DIRECTIONS FOR THIS TASK
Give every entry again, word for word and in full.

PROVIDED ENTRIES
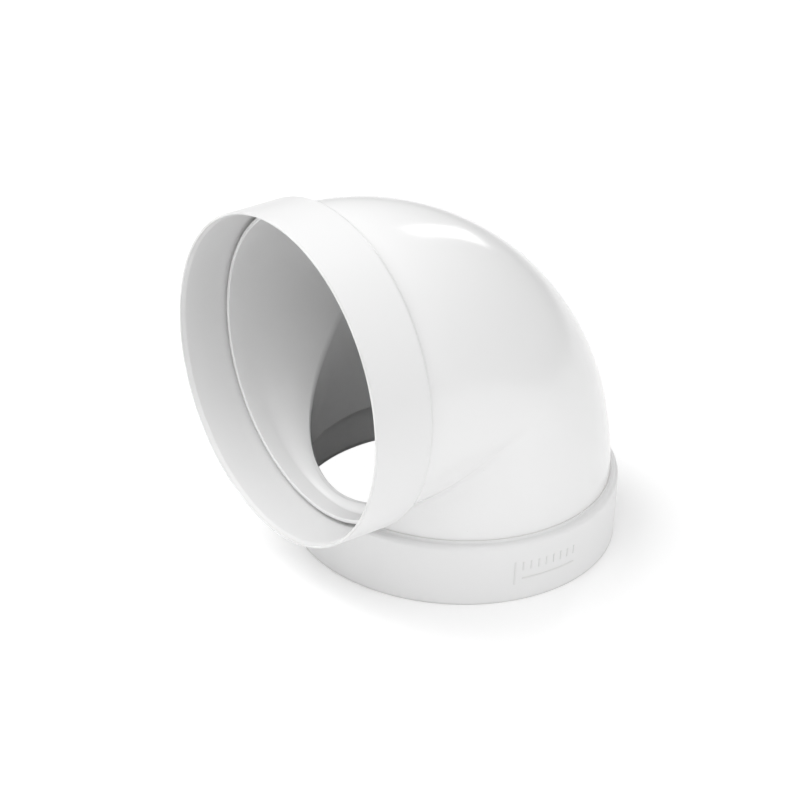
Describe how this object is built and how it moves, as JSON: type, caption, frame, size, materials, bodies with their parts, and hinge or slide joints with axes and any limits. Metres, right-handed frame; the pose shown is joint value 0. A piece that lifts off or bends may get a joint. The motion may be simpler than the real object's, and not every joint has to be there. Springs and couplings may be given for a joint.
{
  "type": "flue elbow",
  "caption": "Right-angle duct elbow in white plastic: a short bend, round at its heel and mitred at its throat, with a push-in socket collar on each mouth.",
  "frame": {"origin": "centre of the outlet mouth, on the plane of the outlet collar's rim", "axes": "-Z out of the outlet mouth, -Y out of the inlet mouth, +X to the side"},
  "size_m": [0.1289, 0.1528, 0.1528],
  "materials": {
    "bend": "glossy white moulded PVC",
    "collar": "glossy white moulded PVC, slightly softer than the bend",
    "cement": "cured solvent cement"
  },
  "bodies": {
    "root": {"bend_shell": "bend", "inlet_collar": "collar", "outlet_collar": "collar", "inlet_cement_ring": "cement", "outlet_cement_ring": "cement"}
  },
  "joints": []
}
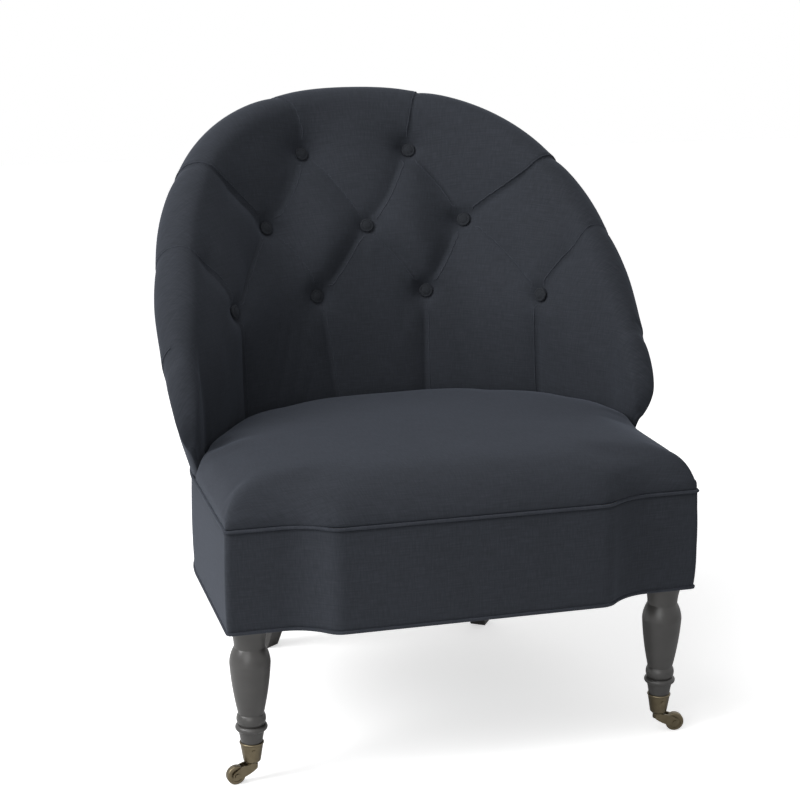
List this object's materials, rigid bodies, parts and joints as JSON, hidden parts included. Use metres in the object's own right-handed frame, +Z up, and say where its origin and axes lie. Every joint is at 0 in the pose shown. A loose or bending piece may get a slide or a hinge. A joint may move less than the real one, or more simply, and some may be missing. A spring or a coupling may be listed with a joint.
{
  "type": "button-back tub chair",
  "caption": "Low upholstered tub chair with a rolled, buttoned back, crowned seat, boxed base, turned front legs on castors and sabre rear legs.",
  "frame": {"origin": "on the floor, under the middle of the chair's overall box", "axes": "+Z up, +Y from the front of the seat towards the back, +X towards the sitter's left, which is the viewer's right from the front"},
  "size_m": [0.706, 0.7044, 0.842],
  "materials": {
    "cover_cloth": "matte woven",
    "piping_cloth": "matte woven",
    "frame_timber": "sawn",
    "leg_paint": "satin",
    "aged_brass": "aged",
    "spring_steel": "drawn",
    "lining_cloth": "plain",
    "seat_foam_slab": "open cell"
  },
  "bodies": {
    "chair": {"front_border": "cover_cloth", "left_border": "cover_cloth", "right_border": "cover_cloth", "rear_border": "cover_cloth", "seat_cushion": "cover_cloth", "back_pad": "cover_cloth", "outside_back": "cover_cloth", "upper_buttons": "cover_cloth", "middle_buttons": "cover_cloth", "lower_buttons": "cover_cloth", "seat_piping": "piping_cloth", "hem_piping": "piping_cloth", "rear_seat_piping": "piping_cloth", "rear_hem_piping": "piping_cloth", "back_piping": "piping_cloth", "front_seat_rail": "frame_timber", "side_seat_rail_left": "frame_timber", "side_seat_rail_right": "frame_timber", "rear_seat_rail": "frame_timber", "spring_rail": "frame_timber", "corner_blocks": "frame_timber", "rim_rail": "frame_timber", "wing_post_left": "frame_timber", "wing_post_right": "frame_timber", "back_slats": "frame_timber", "front_leg_left": "leg_paint", "front_leg_right": "leg_paint", "rear_leg_left": "leg_paint", "rear_leg_right": "leg_paint", "castor_cup_left": "aged_brass", "castor_cup_right": "aged_brass", "cup_screws": "aged_brass", "seat_springs": "spring_steel", "spring_clips": "spring_steel", "leg_bolts": "spring_steel", "spring_cover": "lining_cloth", "back_lining": "lining_cloth", "dust_cover": "lining_cloth", "button_twines": "lining_cloth", "seat_foam": "seat_foam_slab"},
    "castor_left": {"castor_horn_left": "aged_brass", "castor_axle_left": "aged_brass"},
    "castor_right": {"castor_horn_right": "aged_brass", "castor_axle_right": "aged_brass"},
    "wheel_left": {"castor_wheel_left": "aged_brass"},
    "wheel_right": {"castor_wheel_right": "aged_brass"}
  },
  "joints": [
    {"name": "castor_swivel_left", "type": "hinge", "parent": "chair", "child": "castor_left", "pos_m": [-0.2882, -0.2856, 0.026], "axis": [0, 0, 1], "continuous": true},
    {"name": "wheel_spin_left", "type": "hinge", "parent": "castor_left", "child": "wheel_left", "pos_m": [-0.31099, -0.2894, 0.0128], "axis": [0.1644, -0.9864, 0], "continuous": true},
    {"name": "castor_swivel_right", "type": "hinge", "parent": "chair", "child": "castor_right", "pos_m": [0.2882, -0.2856, 0.026], "axis": [0, 0, 1], "continuous": true},
    {"name": "wheel_spin_right", "type": "hinge", "parent": "castor_right", "child": "wheel_right", "pos_m": [0.31099, -0.2894, 0.0128], "axis": [0.1644, 0.9864, 0], "continuous": true}
  ]
}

REPLY
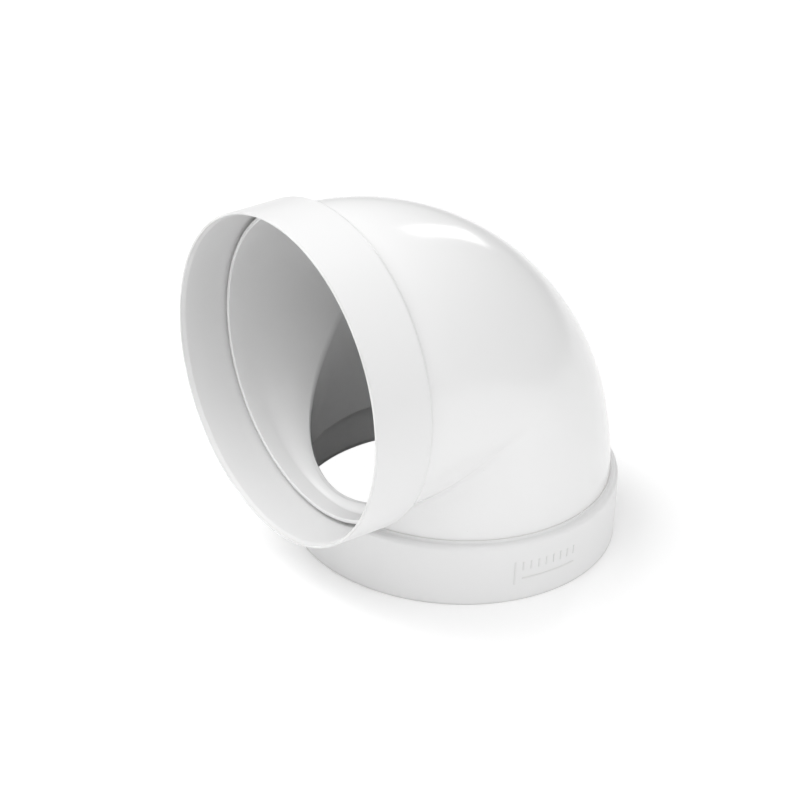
Describe how this object is built and how it moves, as JSON: type, caption, frame, size, materials, bodies with their parts, and hinge or slide joints with axes and any limits. Metres, right-handed frame; the pose shown is joint value 0. A piece that lifts off or bends may get a joint. The motion may be simpler than the real object's, and not every joint has to be there. Springs and couplings may be given for a joint.
{
  "type": "flue elbow",
  "caption": "Right-angle duct elbow in white plastic: a short bend, round at its heel and mitred at its throat, with a push-in socket collar on each mouth.",
  "frame": {"origin": "centre of the outlet mouth, on the plane of the outlet collar's rim", "axes": "-Z out of the outlet mouth, -Y out of the inlet mouth, +X to the side"},
  "size_m": [0.1289, 0.1528, 0.1528],
  "materials": {
    "bend": "glossy white moulded PVC",
    "collar": "glossy white moulded PVC, slightly softer than the bend",
    "cement": "cured solvent cement"
  },
  "bodies": {
    "root": {"bend_shell": "bend", "inlet_collar": "collar", "outlet_collar": "collar", "inlet_cement_ring": "cement", "outlet_cement_ring": "cement"}
  },
  "joints": []
}
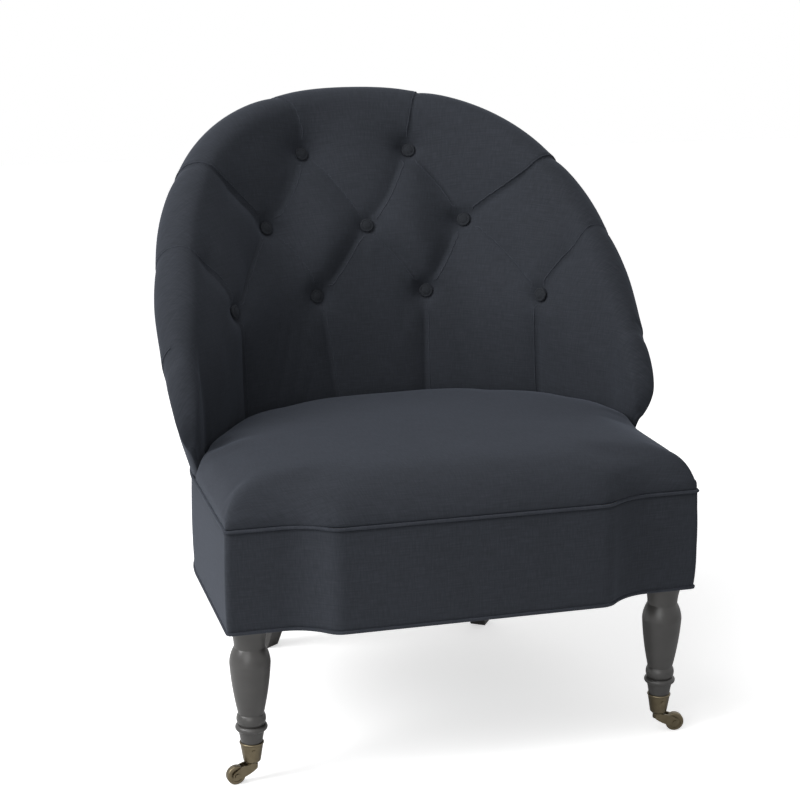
List this object's materials, rigid bodies, parts and joints as JSON, hidden parts included. Use metres in the object's own right-handed frame, +Z up, and say where its origin and axes lie. Every joint is at 0 in the pose shown. A loose or bending piece may get a slide or a hinge. A joint may move less than the real one, or more simply, and some may be missing. A spring or a coupling may be listed with a joint.
{
  "type": "button-back tub chair",
  "caption": "Low upholstered tub chair with a rolled, buttoned back, crowned seat, boxed base, turned front legs on castors and sabre rear legs.",
  "frame": {"origin": "on the floor, under the middle of the chair's overall box", "axes": "+Z up, +Y from the front of the seat towards the back, +X towards the sitter's left, which is the viewer's right from the front"},
  "size_m": [0.706, 0.7044, 0.842],
  "materials": {
    "cover_cloth": "matte woven",
    "piping_cloth": "matte woven",
    "frame_timber": "sawn",
    "leg_paint": "satin",
    "aged_brass": "aged",
    "spring_steel": "drawn",
    "lining_cloth": "plain",
    "seat_foam_slab": "open cell"
  },
  "bodies": {
    "chair": {"front_border": "cover_cloth", "left_border": "cover_cloth", "right_border": "cover_cloth", "rear_border": "cover_cloth", "seat_cushion": "cover_cloth", "back_pad": "cover_cloth", "outside_back": "cover_cloth", "upper_buttons": "cover_cloth", "middle_buttons": "cover_cloth", "lower_buttons": "cover_cloth", "seat_piping": "piping_cloth", "hem_piping": "piping_cloth", "rear_seat_piping": "piping_cloth", "rear_hem_piping": "piping_cloth", "back_piping": "piping_cloth", "front_seat_rail": "frame_timber", "side_seat_rail_left": "frame_timber", "side_seat_rail_right": "frame_timber", "rear_seat_rail": "frame_timber", "spring_rail": "frame_timber", "corner_blocks": "frame_timber", "rim_rail": "frame_timber", "wing_post_left": "frame_timber", "wing_post_right": "frame_timber", "back_slats": "frame_timber", "front_leg_left": "leg_paint", "front_leg_right": "leg_paint", "rear_leg_left": "leg_paint", "rear_leg_right": "leg_paint", "castor_cup_left": "aged_brass", "castor_cup_right": "aged_brass", "cup_screws": "aged_brass", "seat_springs": "spring_steel", "spring_clips": "spring_steel", "leg_bolts": "spring_steel", "spring_cover": "lining_cloth", "back_lining": "lining_cloth", "dust_cover": "lining_cloth", "button_twines": "lining_cloth", "seat_foam": "seat_foam_slab"},
    "castor_left": {"castor_horn_left": "aged_brass", "castor_axle_left": "aged_brass"},
    "castor_right": {"castor_horn_right": "aged_brass", "castor_axle_right": "aged_brass"},
    "wheel_left": {"castor_wheel_left": "aged_brass"},
    "wheel_right": {"castor_wheel_right": "aged_brass"}
  },
  "joints": [
    {"name": "castor_swivel_left", "type": "hinge", "parent": "chair", "child": "castor_left", "pos_m": [-0.2882, -0.2856, 0.026], "axis": [0, 0, 1], "continuous": true},
    {"name": "wheel_spin_left", "type": "hinge", "parent": "castor_left", "child": "wheel_left", "pos_m": [-0.31099, -0.2894, 0.0128], "axis": [0.1644, -0.9864, 0], "continuous": true},
    {"name": "castor_swivel_right", "type": "hinge", "parent": "chair", "child": "castor_right", "pos_m": [0.2882, -0.2856, 0.026], "axis": [0, 0, 1], "continuous": true},
    {"name": "wheel_spin_right", "type": "hinge", "parent": "castor_right", "child": "wheel_right", "pos_m": [0.31099, -0.2894, 0.0128], "axis": [0.1644, 0.9864, 0], "continuous": true}
  ]
}